In 1904, the Jordan family moved to Suffolk, Virginia. They began running the Suffolk Normal Training School (SNTS), a Universalist mission school for black students. By 1909, the school had 184 students and three teachers. Young Annie began work as a teaching assistant at the school and became active in the Young People's Christian Union (YPCU).

Jordan attended the Norfolk Mission College where she met Richard L. Willis. They married and settled in Norfolk, with Jordan Wills commuting from Norfolk to Suffolk to continue teaching at SNTS. In 1915, they welcomed a daughter, Dorothy, and in 1917, they moved their family to Suffolk. Richard soon chose to return to Norfolk alone and later enlisted in WWI.

== Suffolk Normal Training School ==
In 1929, Joseph Fletcher Jordan became ill and died. With the Universalists' backing, Jordan Willis stepped into his role and became the superintendent of SNTS. As superintendent, she strengthened the Universalist missional focus of the school, even using a Universalist Sunday school curriculum to teach classes.

The school was located in a two-story building on the corner of Tynes Street and Johnson Avenue, near a peanut processing plant. Many black parents worked there in two shifts which ran from 7 a.m. until 6 p.m.. The school's services were crucial to these families.

Jordan Willis and SNTS provided crucial resources to the Suffolk community during the Great Depression. But the needs of the community began to exceed the capacity of the school and its staff. The institution of Universalism, too, was struggling financially. In response to their lack of resources, the Universalist leadership in Boston pressured Jordan Willis to change the focus of SNTS from education to social service. By this time, public schools were providing integrated educational services. The Universalists reasoned that there was greater need for social services. Jordan Willis resisted this change, wanting to preserve the school's educational programs, but eventually gave in.

== Jordan Neighborhood House ==
Jordan Willis' school was renamed the Jordan Neighborhood House, after Jordan Willis and her father. It began providing social services such as pre-natal care, well-baby clinics, and music programs for teenagers. The kindergarten remained, but the integrated educational offerings for which the school was known were greatly diminished. Along with this change in focus, Jordan Willis was removed from leadership and now required to follow the direction of the predominantly white male Universalist leadership in Boston.
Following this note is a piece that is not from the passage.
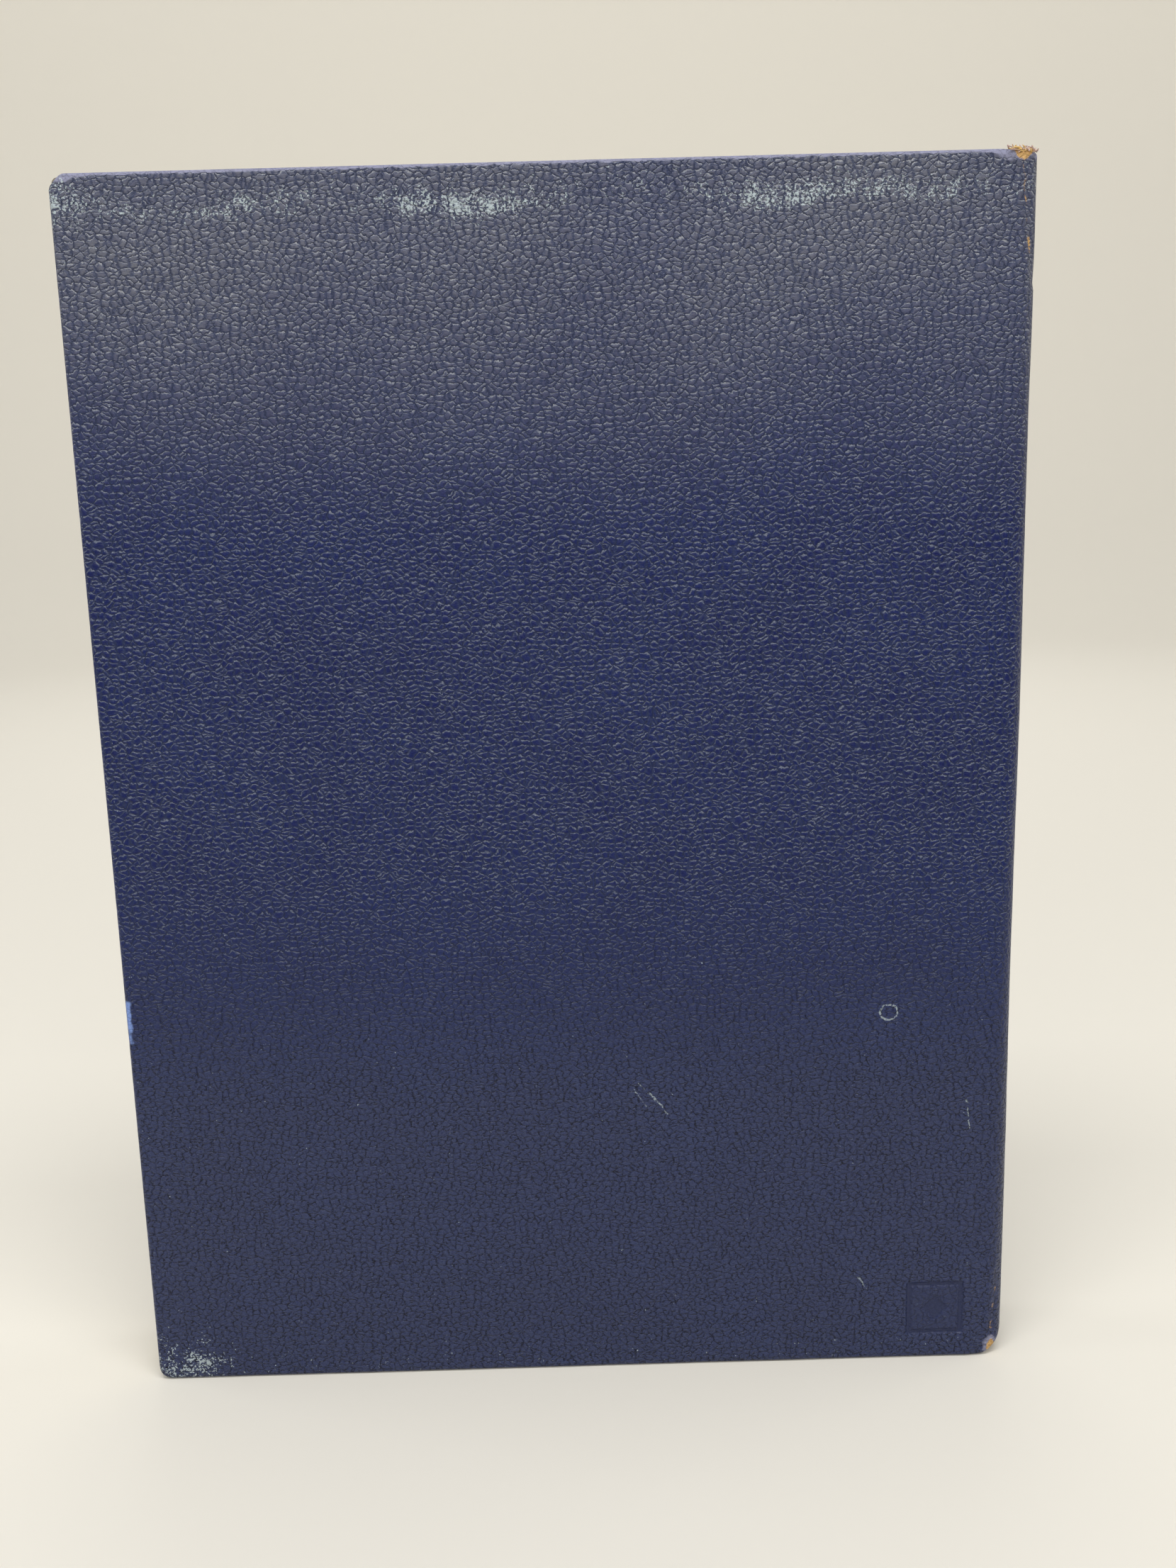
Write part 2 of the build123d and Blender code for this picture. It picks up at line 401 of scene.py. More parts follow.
def leather_grain(s, sheet):
    """The pebbles: height from 0 to 1, creases, soft rims, upper rims for a painted highlight and lower rims
    for a painted shade, as if lit from above.
    """
    bent = shifted(s, shifted(s, sheet, 4.5, 1.3, 1.0), 0.80, 0.85)
    distance = s.cells(s.stretch(bent, *PEBBLE_STRETCH), PEBBLE)
    dash = s.noise(s.stretch(sheet, 0.42, 1.9, 1.0), 0.40, 2.0, 0.6, flat=True)
    # Some creases are fainter, so that neighbouring pebbles run together.
    strength = s.step(s.noise(s.stretch(sheet, 1.5, 0.75, 1.0), 1.5, 1.0, flat=True), 0.34, 0.58)
    strength = s.add(s.times(strength, 0.55), 0.50)
    groove = s.add(s.times(s.invert(s.step(distance, 0.0, 0.17)), 0.50),
                   s.times(s.invert(s.step(distance, 0.0, 0.50)), 0.42))
    dome = s.add(0.92, s.times(s.times(groove, strength), -1.0))
    height = s.add(dome, s.times(dash, 0.36))
    ragged = s.add(distance, s.times(s.add(dash, -0.5), 0.55))
    crease = s.invert(s.step(ragged, 0.0, 0.12))
    rim = s.invert(s.step(ragged, 0.10, 0.36))
    # The cells seen a little lower down tell the rims that face up from those that face down: the upper rims
    # get a painted highlight and the lower ones a painted shade, as under light from above.
    below = s.vector_math("ADD", bent, (0.0, -RIM_WIDTH, 0.0))
    rise = s.math("SUBTRACT", s.cells(s.stretch(below, *PEBBLE_STRETCH), PEBBLE), distance)
    rise = s.add(rise, s.times(s.add(dash, -0.5), 0.12))
    upper = s.step(rise, 0.05, 0.14)
    lower = s.step(s.times(rise, -1.0), 0.03, 0.13)
    near = s.times(s.invert(s.step(distance, 0.04, 0.22)), strength)
    return height, s.times(crease, strength), rim, s.times(upper, near), s.times(lower, near)


def pebble_colour(s, sheet, blotch, middle):
    """The dyed pebbles: navy with fine dark fibres, a painted slate reflection of the pale floor low down,
    and a painted grey sheen towards the head.
    """
    colour = s.blend(s.times(s.step(middle, 0.25, 0.80), 0.6), NAVY, NAVY_LIGHT)
    # Painted reflection of the pale floor: slate pebbles low down.
    colour = s.blend(s.times(s.invert(s.number("painted_overhead_share")), 0.62), colour, PAINTED_FLOOR_REFLECTION)
    fibre = s.noise(s.stretch(sheet, 0.6, 1.7, 1.0), 0.34, 2.0, 0.6, flat=True)
    colour = s.blend(s.times(s.step(fibre, 0.42, 0.60), 0.62), colour, NAVY_DEEP)
    colour = s.blend(s.times(s.step(blotch, 0.40, 0.80), 0.10), colour, NAVY_DARK)
    colour = s.blend(s.times(s.number("pressed"), 0.55), colour, NAVY_DARK)
    # Painted grey sheen of light from above, towards the head.
    return s.blend(s.times(s.number("painted_sheen"), s.add(0.5, s.times(blotch, 0.5))), colour, PAINTED_SHEEN_GREY)


def crease_colour(s, colour, crease, rim, upper, lower):
    """Painted light in the grain, as under light from above: painted shade in the creases and under the
    lower rims, a painted sheen on the rims and a painted highlight on the upper rims.
    """
    painted_overhead_share = s.number("painted_overhead_share")
    # Painted sheen on the rims, higher up the book.
    colour = s.blend(s.times(s.times(rim, painted_overhead_share), 0.65), colour, PAINTED_RIM_SHEEN)
    # Painted shade in the creases, strongest low down.
    colour = s.blend(s.times(crease, s.add(0.85, s.times(painted_overhead_share, -0.65))), colour, PAINTED_CREASE_SHADE)
    # Painted shade under the lower rims, higher up the book.
    colour = s.blend(s.times(s.times(lower, painted_overhead_share), 0.70), colour, PAINTED_CREASE_SHADE)
    # Painted highlight on the upper rims, higher up the book and paler towards the head.
    pale = s.blend(s.number("painted_sheen"), PAINTED_RIM_HIGHLIGHT, PAINTED_HEAD_RIM_HIGHLIGHT)
    return s.blend(s.times(s.times(upper, painted_overhead_share), 0.85), colour, pale)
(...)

In 1949, the new Universalist Service Committee (USC) was granted jurisdiction over the Jordan Neighborhood House. They invested in her staff and facilities, improving the relationship between the Universalists and Jordan Willis. The USC also returned the focus to education — supporting Jordan Willis in opening an integrated Head Start preschool program as the Association of Universalist Women supported the kindergarten with a funded co-director position.

In 1961, following the merger of the Unitarians and Universalists, tensions arose regarding the nature of short- vs long-term mission work. Amid these tensions, support for long-term missions—and thus support for the Jordan Neighborhood House—weakened considerably. Although the UUSC established a corporation to oversee Jordan House, it did not sufficiently resource or support the organization or its leader. In 1967, the UUSC chose to terminate its sponsorship of the Jordan Neighborhood House.

Even without the support of the UUSC, Jordan Willis succeeded at keeping the doors of the Jordan kindergarten open, overseeing the education there until her retirement in 1974. She continued living in the school's living quarters until her death in 1977. Her final words were spoken to her successor at the Jordan kindergarten: "Watch out for my children." The Jordan kindergarten outlived Jordan Willis by seven years, closing its doors in 1984.